ISSUE FIVE

Introduction

After days of reading and rereading, I’m feeling somewhat dazed but also incredibly satisfied. Spending time with poetry is one of my greatest pleasures, and what a real joy it was to get a glimpse at so much new work all at once – what a privilege it was to be pulled away from the work I may normally find myself picking up, to break the pattern of my reading, and encounter all these different and often new-to-me poetic modes and ways of making.

I distinctly remember how I felt submitting poetry as a newer writer: excited, exposed, anxious, hopeful, mystified – and vulnerable, too. Always vulnerable. Vulnerability, for me, seems to be the constant variable when it comes to writing and sharing poetry. So, with all of that in mind, I did my best to show care and attention to each of the over 400 submissions for Propel’s fifth issue. Earlier, when I said rereading, I meant it. These submissions came with me to the highlands, to park benches at the botanic gardens, and on many, many train journeys. I shared space with them, ate breakfast with them, and saw that Submittable landing page more than I saw my friends.

The truth is, I did feel a great responsibility while reading these submissions. The cover letters were sometimes a little window into the lives of these writers. Once in a while, they revealed that the submission was their very first submission ever. Maybe I’m projecting again, but what a tender, special thing that is. Other times, they were written intimately, with the writer engaged in dialogue with the submitted poems and a potential audience. Both this context and the poems themselves hinted at the shapes of different lives in different places, all pursuing the wild, equally fulfilling and frustrating act of writing and submitting poetry.

Anyway, all of this is to say I find being a gatekeeper a complicated thing, and though the job is to select only a few from the many, I hope that doors have also been opened: to new voices and strategies, to perspectives that are experimenting with subject and form. To poems that found a home here because they came across my particular gaze, and maybe I saw something, understood something, or felt something that the poet wanted to get across in a magical kind of symbiosis. That’s the other gift of Propel. A new guest editor for each issue is a terrific model; it means that there is always the potential for a writer, for a poem, to find space here, because each editor brings with them a fresh perspective.

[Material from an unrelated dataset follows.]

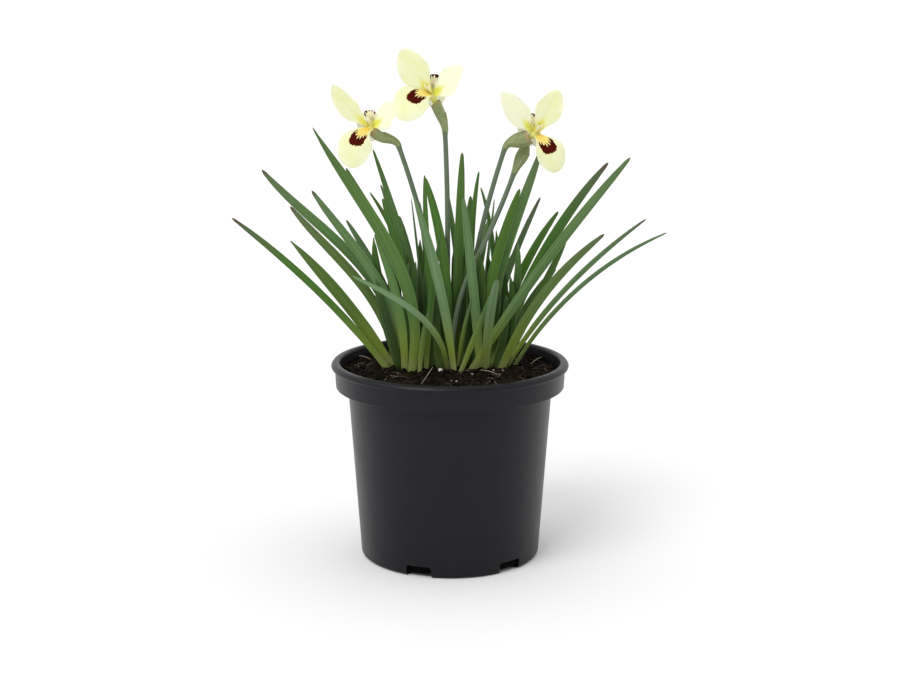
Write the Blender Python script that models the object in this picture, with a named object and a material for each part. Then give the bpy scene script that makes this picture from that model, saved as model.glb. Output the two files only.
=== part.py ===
"""A yellow iris in its black nursery pot: pot, soil, strap leaves, stems, spathes and three flowers.

Metres, +Z up, front towards -Y. The origin is the middle of the pot's flat underside.
Sizes in the tables below are millimetres and degrees, and MM turns them into metres.
"""

import math
from collections import namedtuple

import bmesh
import bpy
from mathutils import Matrix, Vector

MM = 0.001
GAP = 0.3                      # clearance between pieces that touch

# ---- pot: a 3 litre nursery pot, 190 mm across its bead ----
POT_HEIGHT = 158.8
POT_FLOOR = 2.6                # thickness of the flat base
POT_FOOT_R = 70.0              # outer radius where the pot stands
POT_WALL_R0 = 72.0             # outer wall radius just above the foot
POT_WALL_R1 = 81.6             # outer wall radius under the collar
POT_WALL = 1.8                 # wall thickness
COLLAR_Z = 137.8               # underside of the collar
COLLAR_R = 91.2
BEAD_Z = 153.4                 # underside of the rolled bead
BEAD_R = 95.0
LIP_R = 87.8                   # inner edge of the bead
POT_SIDES = 60
NOTCH_ANGLES = (-110.0, -49.0, 70.0, 131.0)    # drainage notches cut through the foot, from +X
NOTCH_WIDTH = 20.5
NOTCH_HEIGHT = 9.0
NOTCH_CORNER = 1.6             # cut off its upper corners
NOTCH_DEPTH = 13.0             # how far each notch reaches in from the wall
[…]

In My Trade Is Mystery (a craft book I recommend to all poets) Carl Phillips writes that ‘the poem is the evidence – like tracks, or footprints – of my quest into and across strange territory, the shape I’ve left almost as if unintentionally behind me.’ The twenty poems here are the tracks, the evidence, the shapes left behind, of these twenty writers who have taken risks across these pages:

Here are poems that rupture language and syntax, like Wendelin Law’s ‘I dreamed a turbid dream…’, Karan Chambers’ ‘siren’, and Lucille Mona Ling’s ‘What should we do with our superstitious fathers’;

Here are poems that untangle and defamiliarise poetic structures, like VJ René’s ‘Sonnet (with an untranslated copy of Fragoletta)’, and Sam Rye’s ‘Ancestry’;

Here are poems that are curious and discursive, like Ulyses Razo’s ‘Bee Sleeping Off the Blue Tears’, Caitlin Tina Jones’ ‘Impala’, Zahra Rafiq’s ‘Dreamcatcher,’ and Annina Zheng-Hardy’s ‘Waterlogged’;

Here are poems that are rhythmic and powerfully attuned to the musicality of a line, like Aleja Taddesse’s ‘morning’ and Anjali Ramayya’s ‘Kathak Dancer’;

Here are poems that are ecologically engaged, intertwining physical and emotional landscapes, like Emily Alice Spivey’s ‘Canal,’ David Nash’s ‘Turlough’, Charlotte Baldwin’s ‘Bucolic Acid,’ and Shakeema Edwards’ ‘Topsoil’;

Here are poems that are reflective and relational, like Deeksha Veiraiah’s ‘Dear Sunny’, Sara Fogarty Olmos’ ‘Eating Fruit’, and Francesca Brooks’ ‘Choosing jewels’;

Here are poems that destabilise notions of the self, of the body, with compelling diction, like Ellora Sutton’s ‘Bitch River’ and Natasha Tanna’s ‘endocrine romance’.

Here are poems that are ironic, heartfelt, explorative, subversive, inquisitive – and ultimately, so, so beautiful.

— Alycia Pirmohamed
May 2023

Alycia Pirmohamed is the author of Another Way to Split Water (Polygon / Yes Yes Books, 2022), the pamphlets Hinge (Ignition Press, 2020) and Faces that Fled the Wind (BOAAT Press, 2019), and the collaborative work Second Memory (Guillemot Press, 2021), co-authored with Pratyusha. She is co-founder of the Scottish BPOC Writers Network, a co-organiser of the Ledbury Poetry Critics, and she currently teaches Creative Writing at the University of Cambridge. Alycia received an MFA from the University of Oregon and a PhD from the University of Edinburgh.